7. Giovanni Guareschi, ” The Little World of Don Camillo.” (Don Camillo, 1948)
Guareschi’s Don Camillo’s saga is both a classic of Italian literature and cinema. The novels revolve around the adventures of Don Camillo, the parish priest of Brescello, a tiny village in the Emilian countryside. He’s accompanied by communist mayor, Peppone. The two, who fight continuously, hide a sincere friendship underneath the surface. The background is rural, post World War Italy. A country full of hope, eager to find happiness and freedom.
8. Paolo Giordano, “The Solitude of Prime Numbers (La Solitudine dei Numeri Primi, 2008)
Giordano’s first novel has been one of the best selling Italian books of the past decade. Set in the elegant, charming Turin. It’s the story of two friends, Alice and Mattia, whose lives run parallely for decades. From the times of high school to adulthood. This popular Italian novel also became a movie in 2010.
9. Missiroli, The Sense of an Elephant
Missiroli is the product of Alessandro Baricco’ s writing school, the Scuola Holden. His masterpiece, “The Sense of an Elephant ” follows its protagonist Pietro throughout his life. The narrative runs between Pietro teenage years in Rimini and the memories of his first love, Celeste. Until it reaches Milan, where he lives with his children, the true love of his adulthood.

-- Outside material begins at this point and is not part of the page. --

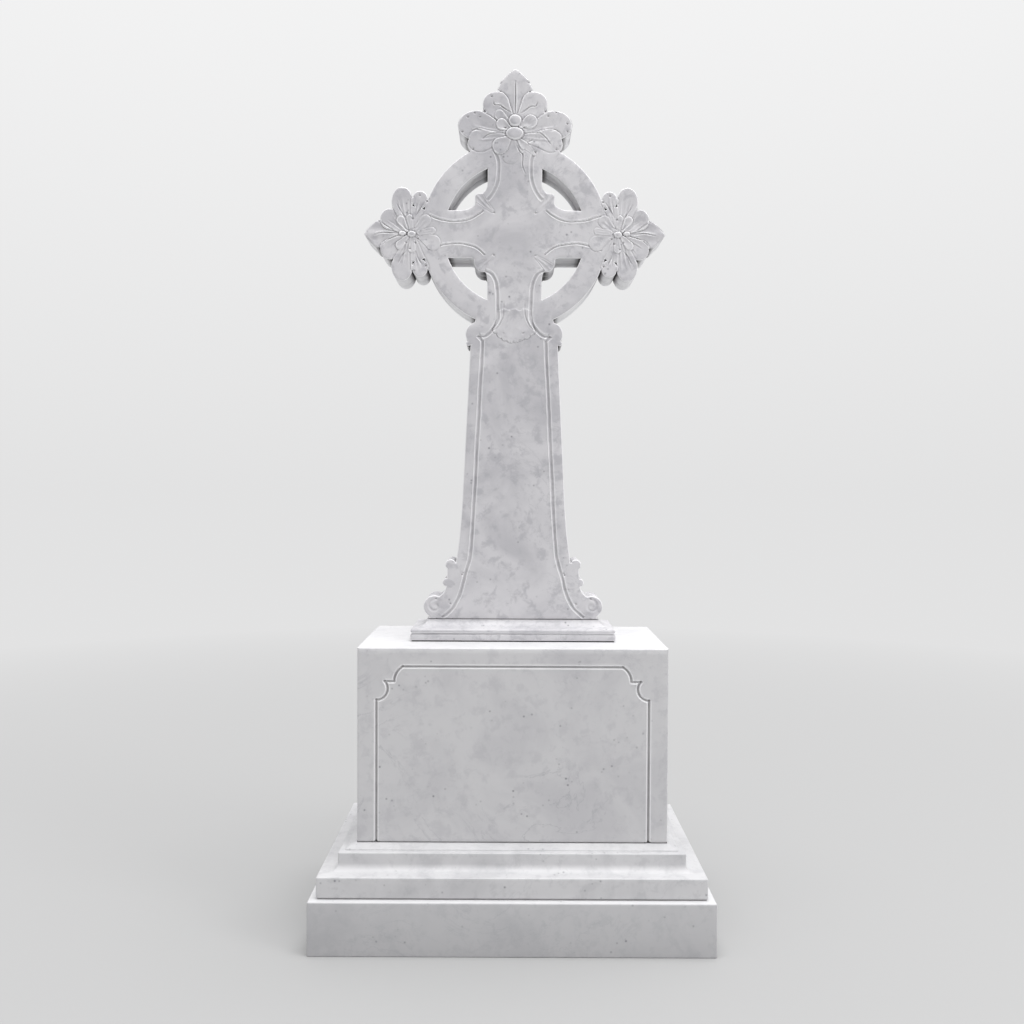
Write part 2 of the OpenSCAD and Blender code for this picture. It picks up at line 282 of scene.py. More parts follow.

10. Alberto Angela, “A Day in the Life of Ancient Rome: Daily Life, Mysteries, and Curiosities ” (Una Giornata nell’Antica Roma: Vita Quotidiana, Segreti e Curiosità, 2010)
Alberto Angela is a well-known figure on Italian tv, as he’s been the face of historical documentary shows for almost two decades. His volume on the daily life of Rome is an amazingly entertaining way to get to know the Romans up and close. Without having the feeling of reading a school book. Angela’s style is discursive and direct. He focuses on curious events and facts to keep the reader entertained and interested. Mind, though: his historical and archaeological accuracy is second to none. A great read for newcomers to the history of the Empire, but also a lovely Summer read for history buffs and historians everywhere.
Now that you have some ideas, choose your books, pack your bags and take a break, bringing Italy on holiday with you!